No entanto, este último momento surpresa do Ichigo não partiu da vontade consciente dele e isso deixa o próprio protagonista atordoado, dado que ele não lutou contra Byakuya para mata-lo. Lembre-se, quando Kurosaki apontou a espada no pescoço de Kuchiki, deixou de feri-lo para provar que era tão forte quanto o capitão.

Neste ponto, ao perceber que o protagonista nunca teve a intenção de matar, Byakuya começou a abrir os olhos e propor ao herói que contaria seu motivo caso o vencesse.

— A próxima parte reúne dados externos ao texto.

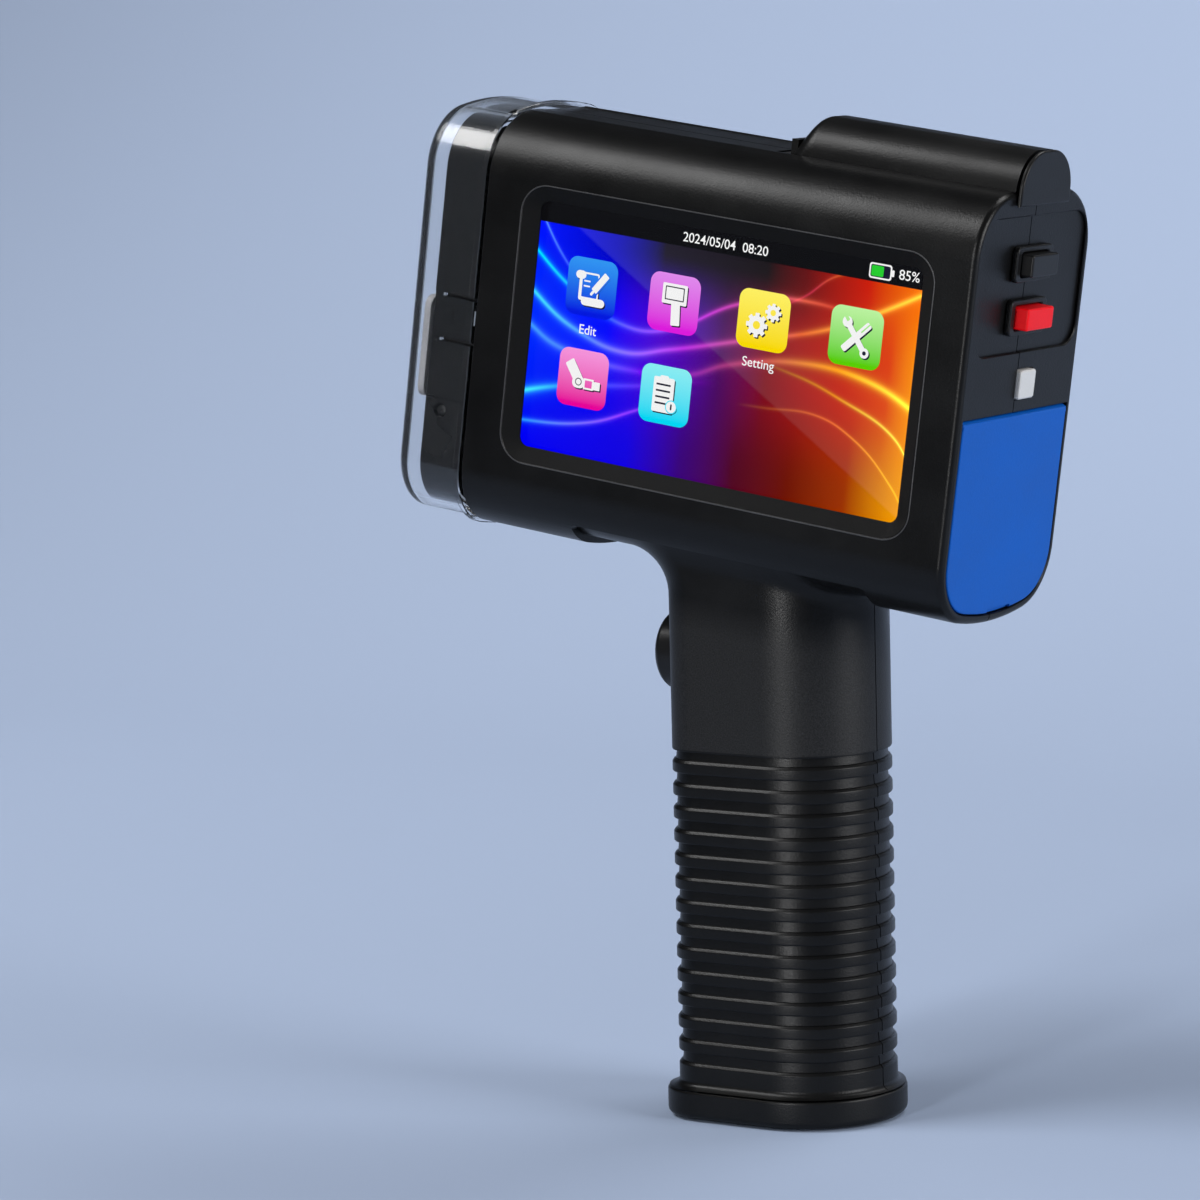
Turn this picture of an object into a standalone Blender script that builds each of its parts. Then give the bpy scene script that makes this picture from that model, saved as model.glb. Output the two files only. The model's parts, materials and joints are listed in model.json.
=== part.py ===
"""Handheld pistol-grip date code printer, built as separate pieces.

Everything is sized in millimetres through the constants below and made in metres.
Two frames carry the pieces. The head frame sits at the centre of the screen's length,
on the printer's mid plane, tilted so that the muzzle looks slightly up: h runs to the
rear, y away from the screen side, v up. The grip frame is upright and starts at the
foot: x to the rear, y away from the screen side, z up.
"""

import math

import bmesh
import bpy
from mathutils import Matrix, Vector

MM = 0.001
GAP = 0.3  # clearance between neighbouring pieces
TILT = math.radians(8.35)  # the muzzle's rise above level
HEAD_X = 7.55  # head frame's place in the part's frame
HEAD_Z = 166.8

# Head section: a tall rounded rectangle with a crowned top and bottom.
HEAD_HALF = 25.0
HEAD_TOP = 44.9
HEAD_BOTTOM = -48.2
HEAD_CORNER = 13.5
HEAD_CROWN = 80.0
HEAD_MIDDLE = (HEAD_TOP + HEAD_BOTTOM) / 2
WALL = 2.4
REAR_WALL = 3.6
FRONT_H = -60.5  # muzzle end of the housings
REAR_H = 60.5  # rear end of the housings
SEAM_Y = -1.5  # where the two housings meet

# Screen window in the screen-side housing.
WINDOW_L, WINDOW_T = 95.0, 53.9
BEZEL_L, BEZEL_T = 102.5, 60.8
BEZEL_CORNER = 6.5
WINDOW_DEPTH = 2.1

# Grip section: flat sides, tight front corners and a round back.
GRIP_FRONT = -19.5
GRIP_LENGTH = 44.8
GRIP_WIDTH = 37.5
GRIP_CORNER = 8.0
GRIP_WALL = 3.2
GRIP_BOTTOM = 6.9
GRIP_MIDDLE = GRIP_FRONT + GRIP_LENGTH / 2
FLARE = 9.0  # radius where the grip's front runs into the head
SIDE_FLARE = 3.6  # the same at its sides and back
SADDLE_DEPTH = 1.6
SADDLE_FRONT, SADDLE_REAR = -33.0, 41.0
SADDLE_TOP = -42.2
NECK_END = 81.1
RING_COUNT = 14
RING_TOP = 79.05
RING_PITCH = 5.127
RING_FACE = 3.4
RING_DEPTH = 1.0
FOOT_FRONT, FOOT_SIDE, FOOT_REAR = 2.7, 2.3, 2.0  # how far the foot stands out
FOOT_TOP = 6.5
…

Logo, foi quando Byakuya começou a abrir diálogo com Ichigo que ele percebeu o seu erro, que na verdade o protagonista não estava lutando contra ele, mas sim contra as leis da Soul Society.

Conclusão.

Apesar de Bleach ser um battle shounen, a obra sempre priorizou expor os ideais, sentimentos e a personalidade de cada personagem sobre a luta visual em si. A luta entre Ichigo vs. Byakuya representa o clímax da discussão “ordem x anarquia” que o arco pretendeu contar. Leis são essenciais para manter a ordem de uma sociedade e garantir a justiça, porém como deve-se agir quando as leis não asseguram mais essa justiça e vira instrumento de destruição daqueles em que a lei deveria proteger?

Ao revelar-se vilão e contar o seu plano maquiavélico, Aizen Sousuke destaca o quão fácil foi manipular todos do Gotei 13 porque os capitães e tenentes seguiam as imposições da Central 46 sem questionar.

Ichigo Kurosaki, por ser um delinquente, humano e não pertencente daquele mundo, foi o catalisador perfeito da mudança da Soul Society, pois suas ações fizeram revelar quem era o grande vilão, fez Sajin retirar o capacete e revelar quem ele era de verdade, fez Soi Fong se reunir com a sua mestra, fez Rukia encarar seu trauma e pedir perdão a família do homem quem ela matou, fez com que Zaraki encontrasse a diversão e emoção de lutar novamente, fez com que Renji se unisse novamente com Rukia e, em especial, foi responsável por fazer Byakuya mudar para finalmente olhar de verdade e Renji e Rukia, bem como para fazê-lo questionar as leis das quais cegamente as cumpria.